A child who is depressed, angry, fidgety, or has unidentified learning problems may have trouble succeeding in school. Sometimes those issues are temporary and can be solved within the family. But when a child has more severe or chronic issues, it may be necessary to work with a counselor. The question is, when do you seek help?
One of the first things to remember – and most counselors will emphasize this to you – is that school counselors are there for you and your child. While in the past there may have been a stigma attached to visiting the school counselor, the current approach to counseling is generally more positive and oriented toward constructive problem-solving. In fact, in some schools, the counselor’s office is the most popular office in the building. Some counselors go out of their way to make themselves available and make their offices a friendly place for students to gather and talk about what’s going on.
You may want to seek help from the school counselor if your child is struggling with any of the following:
Bullying or being bullied: In the past adults were inclined to ignore or brush off incidents of bullying, but with several studies showing that bullying can have serious and long-lasting affects (and potential legal consequences), school officials are taking bullying much more seriously. If your child is getting into trouble for bullying (threatening or harassing another child) or if your child is afraid to go to school because of a bullying problem, you need to find out as many details as possible about the situation and then set up a time to work with a counselor and your child’s teachers to help your child learn to resolve or defuse conflicts.
Anxiety or depression: A fearful or sad child is going to have a hard time focusing or succeeding in school. If your child is repeatedly expressing worries about imagined threats, or if your child seems to be lagging and has little interest in play activities or friendships, a counselor can help identify and assist you with resources to address anxiety or depression.
Attention Deficit: If your child is repeatedly getting into trouble for not being able to focus, disrupting class, behaving impulsively, or failing to complete tasks, he or she may be showing signs of an attention deficit disorder. In addition to working with your doctor, you should work with your school counselor to help with behavioral therapies and/or arrange for testing and outside help.

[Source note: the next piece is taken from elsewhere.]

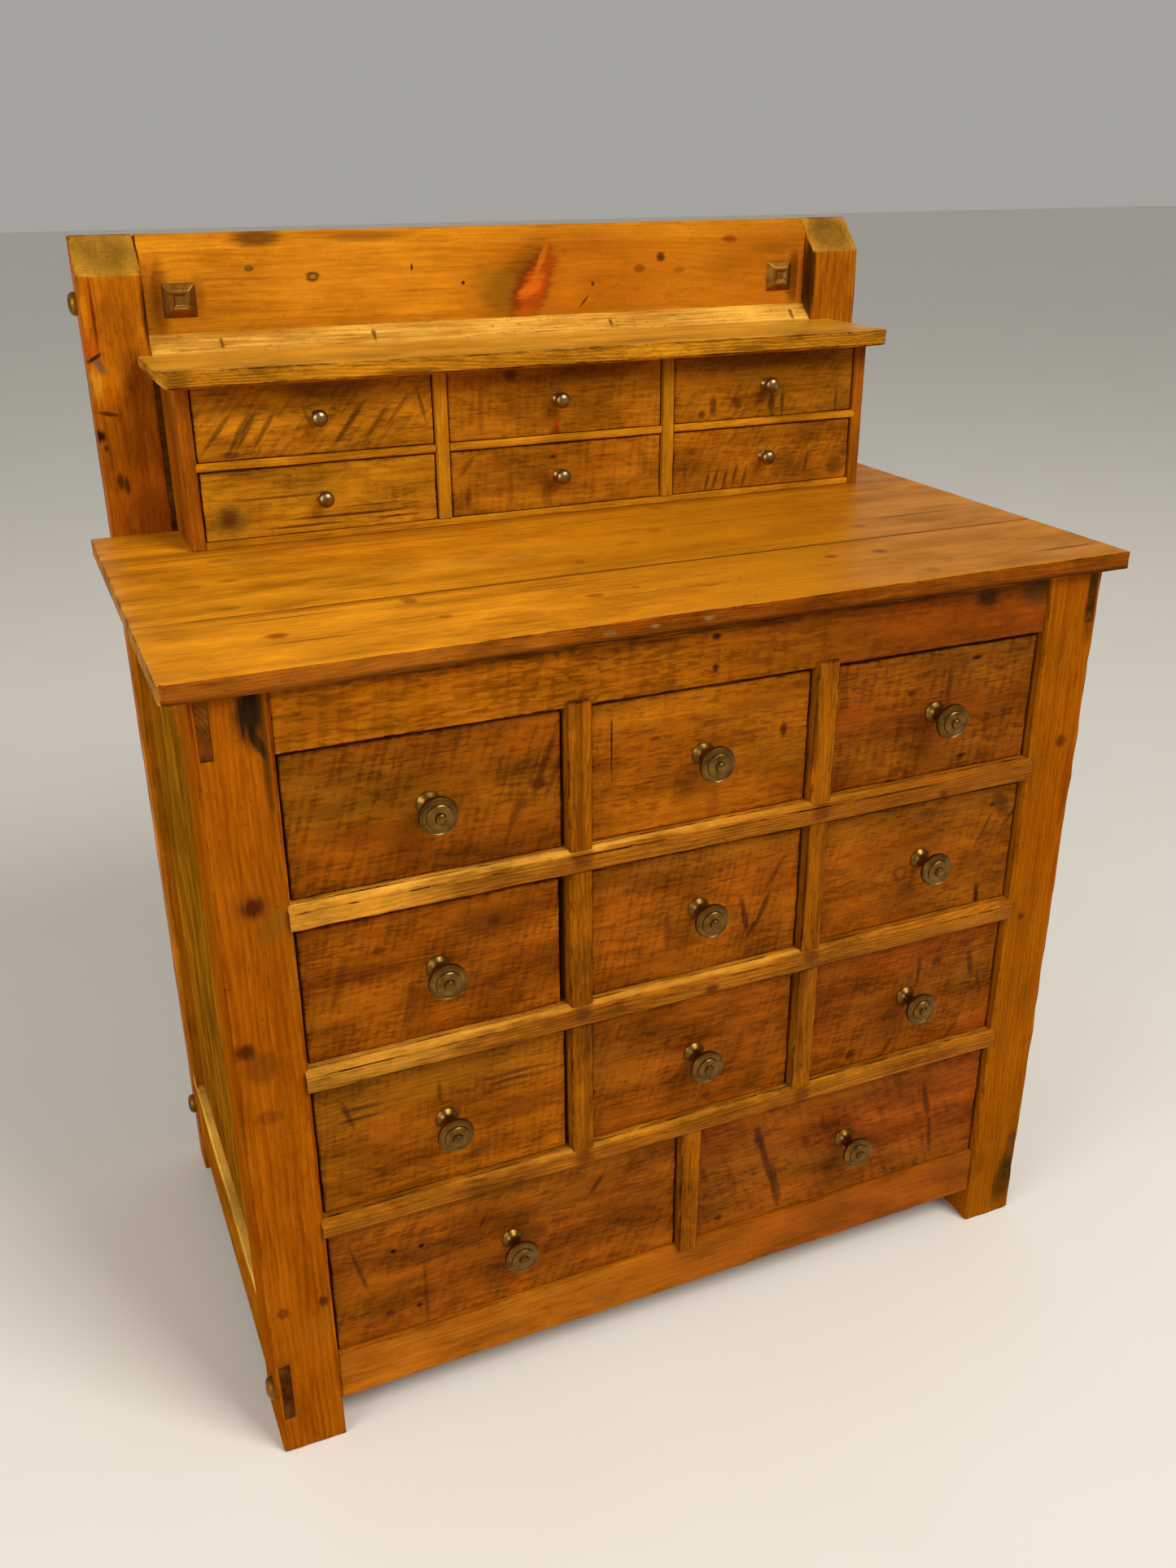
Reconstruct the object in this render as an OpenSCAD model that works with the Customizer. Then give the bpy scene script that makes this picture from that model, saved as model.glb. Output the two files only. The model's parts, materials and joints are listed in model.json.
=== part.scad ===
// Apothecary cabinet in reclaimed pine: a chest of eleven drawers with a plank
// worktop, and six small drawers under a shelf between two tall bolted uprights.
// Millimetres. The drawers face -Y, and the origin is on the floor, under the
// centre of the whole outline, drawer knobs included.

/* [Case] */
// Width across the outer faces of the posts
case_w = 1000; // [830:5:1300]
// Depth from the front posts' faces to the rear posts' faces
case_d = 527; // [430:1:700]
// Width of every post, seen from the front
post_w = 70; // [56:1:90]
// Depth of a front post
front_post_t = 85; // [60:1:110]
// Depth of a rear post
rear_post_t = 45; // [36:1:60]
// Height of the bottom rail above the floor
foot_gap = 50; // [30:1:100]

/* [Front frame] */
// Height of the bottom rail
bottom_rail_h = 66; // [50:1:90]
// Thickness of the bottom rail
bottom_rail_t = 40; // [30:1:50]
// Set-back of the bottom rail from the posts' faces
bottom_rail_set_back = 4; // [0:1:10]
// Height of the apron under the worktop
apron_h = 65; // [50:1:100]
// Thickness of the apron
apron_t = 25; // [18:1:32]
// Set-back of the apron from the posts' faces
apron_set_back = 3; // [0:1:8]
// Height of the drawer rail under the top row
rail_1_h = 26; // [18:1:34]
// Height of the drawer rail under the second row
rail_2_h = 26; // [18:1:34]
// Height of the drawer rail under the third row
rail_3_h = 22; // [18:1:34]
// Depth of a drawer rail from front to back
rail_t = 40; // [30:1:60]
// Distance that the drawer rails stand in front of the posts
rail_proud = 5; // [1:1:10]
// Length of each rail end let into its post
rail_housing = 4; // [2:1:10]
// Height of the worn bevel along a rail's upper edge
rail_bevel_h = 6; // [2:1:10]
// Depth of the worn bevel along a rail's upper edge
rail_bevel_t = 9; // [4:1:14]
// Width of a muntin, the upright between two drawers
muntin_w = 26; // [18:1:36]
// Depth of a muntin from front to back
muntin_t = 32; // [24:1:38]
// Distance that the muntins stand in front of the posts
muntin_proud = 2; // [0:1:4]
// Depth of the housings that hold the muntins
muntin_lap = 7; // [3:1:12]

/* [Drawer openings] */
// Height of the top row of openings
row_1_h = 152; // [110:1:190]
// Height of the second row of openings
row_2_h = 160; // [110:1:200]
// Height of the third row of openings
row_3_h = 164; // [110:1:200]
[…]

Speech Disorder: If your child stutters or appears to have some other speech disorder, school can be a miserable place. Your school counselor can help with speech assessment and referrals to speech therapists, and can also help your child learn to ease into normal conversations and friendships.
Unidentified Learning Disorder: If your child is struggling in school, particularly in one subject, he or she may have a learning disorder such as dyslexia or an auditory processing disorder. A school counselor can help assess your child’s area of difficulty and offer referrals to special testing, counseling, or tutoring.
Grief: If your child is suffering from a trauma such as divorce or the death of a loved one, grief can get in the way of the child’s ability to focus, concentrate, and learn. Sometimes a big loss is more than an adult can bear – we shouldn’t expect a child to be able to manage it alone. Your school counselor can help with referrals to therapists and support groups, and can help by keeping a watchful eye out for your little one at school.
Sometimes kids struggle for months or years with a problem that could be resolved somewhat quickly with the help of a caring professional. The sooner a problem is addressed, the easier it is to resolve. If your school is fortunate enough to have the resources, you should not hesitate to make use of them. And even if your child doesn’t currently have a major problem, they might want to get to know the counselor anyway. It always helps to have someone they can trust, or simply another friendly face, to greet them at school every day.